Même analyse chez Sylvain Métille, professeur associé à l'Université de Lausanne et avocat spécialiste du droit à la protection des données:
«Il n’y a aujourd’hui pas d’obligation d’annoncer une violation de la sécurité des données personnelles. Avec la loi de protection des données révisée, le responsable du traitement devra annoncer au préposé fédéral les cas de violation de la sécurité des données uniquement s’il est vraisemblable qu’elles entraînent un risque élevé pour la personnalité ou les droits fondamentaux de la personne concernée. Une information à cette dernière n’est prévue que si cela est nécessaire à sa protection.»
Une obligation morale? L’absence d’obligation légale justifie-t-elle pour autant la volonté de ne pas communiquer?
Sylvain Métille (UNIL), qui précise qu’il s’exprime dans le cas général:
«Si on peut considérer qu’une information large est positive pour les personnes concernées, il faut aussi éviter une fatigue et réserver l’information à des situations pour lesquelles une information est utile. Si une personne reçoit tous les jours des annonces de violation, elle n’y porterait plus intérêt et risque de ne pas réagir quand cela serait utile.

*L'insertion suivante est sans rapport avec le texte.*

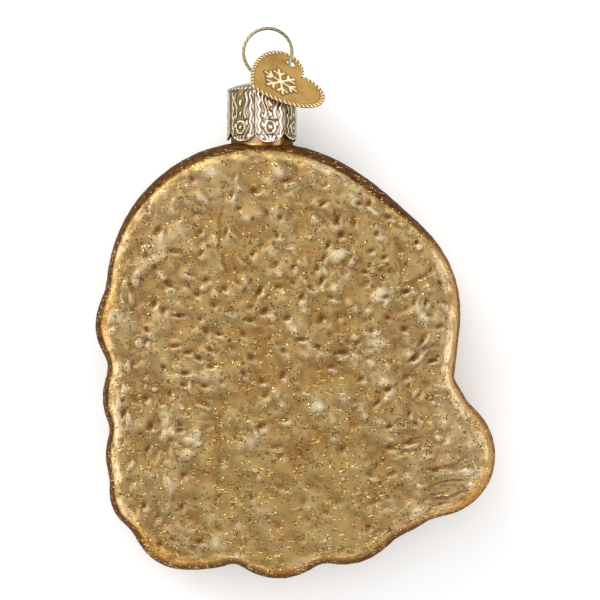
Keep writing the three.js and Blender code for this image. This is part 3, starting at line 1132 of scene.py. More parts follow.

Actuellement, on ne s’attend pas à ce qu’une entreprise informe tous ses clients parce qu’une porte de ses bureaux n’a pas été fermée correctement durant la nuit, à tout le moins s’il est vraisemblable que personne ne s’est introduit dans les locaux.»
Sur le cas Viseca, François Charlet se veut plus critique:
«Je pense qu’il faut faire preuve de transparence en de pareilles circonstances. Le fait que des données aient été exposées durant une longue période mériterait que les entreprises concernées soient informées. Elles pourraient ainsi prévenir leurs collaborateurs qui pourraient redoubler de vigilance face par exemple à des tentatives d’hameçonnage (phishing).»
Le juriste estime que ces données exposent moins l’entreprise que les personnes qui détiennent les cartes de crédit:
«Les paiements par cartes de crédit révèlent rarement des relations d’affaires usuelles de l'entreprise. En revanche, ils peuvent en dire davantage sur les titulaires, et ces informations peuvent être utilisées pour du chantage ou des arnaques au président.»